Categories
Uncategorized

My Grandfather’s India 1891-1914

When I was three years old I would sit next to my grandfather on the big green couch in our sun porch each morning after breakfast. He would read to me from my favorite book of nursery rhymes until he decided we needed some new material. Then he would rise from the couch and cross the room to his oak secretary with its glass bookcase and mirror above. Inside were books, maps and pictures of faraway places and people.  In front of the mirror was my grandfather’s globe.  He would hold this object, a mystery to me, and gently turn it to reveal a world I was yet to discover.

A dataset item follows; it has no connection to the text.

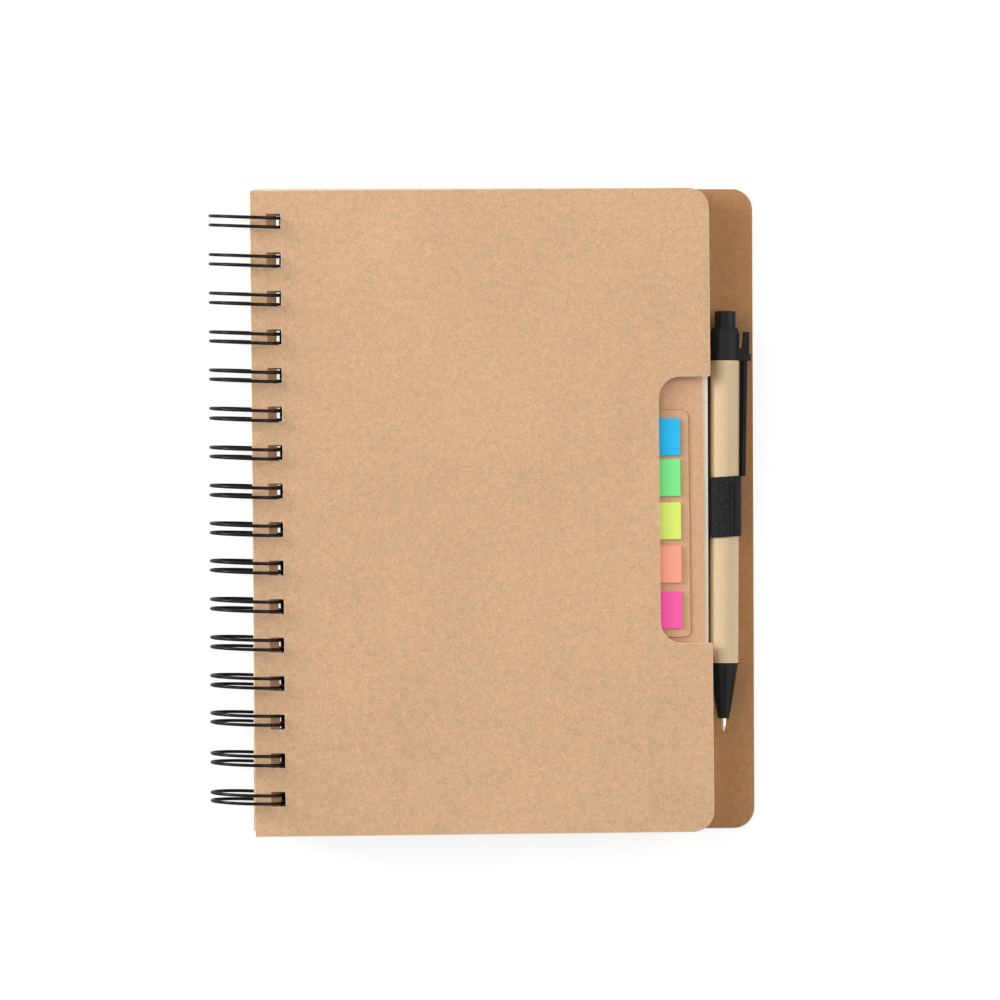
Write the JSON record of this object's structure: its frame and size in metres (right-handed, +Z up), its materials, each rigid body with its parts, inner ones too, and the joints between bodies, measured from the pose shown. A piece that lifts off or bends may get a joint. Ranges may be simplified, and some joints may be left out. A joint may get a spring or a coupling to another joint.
{
  "type": "spiral notebook",
  "caption": "Spiral notebook with kraft covers on a twin-loop wire, an index window over coloured sticky flags, and a click pen held in an elastic loop.",
  "frame": {"origin": "middle of the bounding box's base, on the surface that the book lies on", "axes": "+X from the spine towards the fore-edge and the pen, +Y along the spine towards the top of the cover and the pen's button, +Z up from the table through the front cover"},
  "size_m": [0.1806, 0.214, 0.0254],
  "materials": {
    "kraft_board": "matte, flecked",
    "kraft_card": "matte, flecked",
    "page_paper": "matte, ruled",
    "blue_paper": "matte",
    "green_paper": "matte",
    "yellow_paper": "matte",
    "orange_paper": "matte",
    "pink_paper": "matte",
    "black_wire": "gloss coated",
    "black_elastic": "woven, ribbed across",
    "barrel_paper": "wound paper, smooth",
    "black_plastic": "satin",
    "white_plastic": "satin",
    "refill_plastic": "translucent",
    "tip_metal": "turned",
    "spring_steel": "drawn wire"
  },
  "bodies": {
    "book": {"back_cover": "kraft_board", "page_block": "page_paper", "flag_divider": "kraft_card", "flag_card": "kraft_card", "flag_blue": "blue_paper", "flag_green": "green_paper", "flag_yellow": "yellow_paper", "flag_orange": "orange_paper", "flag_pink": "pink_paper", "twin_loop_wire": "black_wire", "pen_loop": "black_elastic"},
    "front": {"front_cover": "kraft_board"},
    "pen": {"pen_barrel": "barrel_paper", "pen_nose": "black_plastic", "pen_cap": "black_plastic", "pen_spring": "spring_steel"},
    "button": {"pen_button": "black_plastic"},
    "refill": {"pen_rotor": "white_plastic", "refill_tube": "refill_plastic", "refill_tip": "tip_metal"}
  },
  "joints": [
    {"name": "cover_turn", "type": "hinge", "parent": "book", "child": "front", "pos_m": [-0.07758, 0, 0.0127], "axis": [0, -1, 0], "range_deg": [0, 184]},
    {"name": "pen_slide", "type": "slide", "parent": "book", "child": "pen", "axis": [0.0078, 1, -0.0003], "range_m": [0, 0.084]},
    {"name": "click", "type": "slide", "parent": "pen", "child": "button", "axis": [0.0078, 1, -0.0003], "range_m": [-0.001, 0.005]},
    {"name": "refill_click", "type": "slide", "parent": "pen", "child": "refill", "axis": [0.0078, 1, -0.0003], "range_m": [-0.001, 0.005], "deforming": ["pen_spring"]}
  ],
  "couplings": [
    {"joint": "refill_click", "follows": "click", "ratio": 1}
  ]
}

In spite of the passage of more than seventy years, this early connection with my grandfather and the vivid memory of his enthusiasm for the larger world made the discovery of his letters decades later, written between 1891 and 1914, a kind of reunion. Reading the letters that he wrote to his family from India reveals the complexity and adventure of a life on a new continent.

Finding the Letters

I found the letters in 1991 when I took on the task of selling my childhood home. This house was large Dutch colonial with a basement, attic and garage in addition to the usual living areas as well as my favorite room, the sun porch.

The accumulation of furniture, pictures and mementos from three generations made the work more like an archeological dig than simply emptying a house. In the attic were dressers with drawers long vacant of their original contents. In them were pictures of family members and events. Though I couldn’t always remember them, I did recognize them. Below these were more pictures – were these of my family? Finally, below these were daguerreotypes and tiny metal pictures with men in civil war uniforms and women in long dresses wearing bonnets. Fatigue and the pressure of time dimmed my curiosity about these ancient family members and so, into a box these went to be sorted and hopefully identified later.

By the time I got to the garage, my enthusiasm for family history was flagging. The garage posed a different challenge. Bags of solidified concrete blocked my access to three steamer trunks from the 19th century. After getting help hauling the concrete, I was able to reach the trunks. My grandparents used these to transport their belongings on their final return to the U.S. in 1914.

The first letters I found were from my great-grandfather to Lucknow, India, where my grandfather was first located. Tied with string and stored in metal biscuit tins this first group of letters was from my great-grandfather in Saybrook, IL to my grandfather in Lucknow, India.

My grandfather wrote to his parents each week from 1891 when he boarded The City of Chicago steamer for Liverpool, England until his return from India in 1914. His father wrote in response each week until his death in 1903. Both my grandfather and my great-grandfather carefully saved all these letters keeping them in their envelopes, maintaining their order and guarding against accidental loss or damage. I went on to find more letters in desk drawers and filing boxes over 1,000 in all.

Steamer CITY OF CHICAGO leaving harbor of St. Joseph, Mich.

These letters form an account of my grandfather’s life from age 29 when he set sail from Jersey City on The City of Chicago steamer, until his return to Quincy, Illinois in 1914.

It is my goal to publish weekly blog posts using the letters my grandfather wrote and the photographs he made to recount his experience raising a young family in the shadow of the Himalayan Mountains of northern India.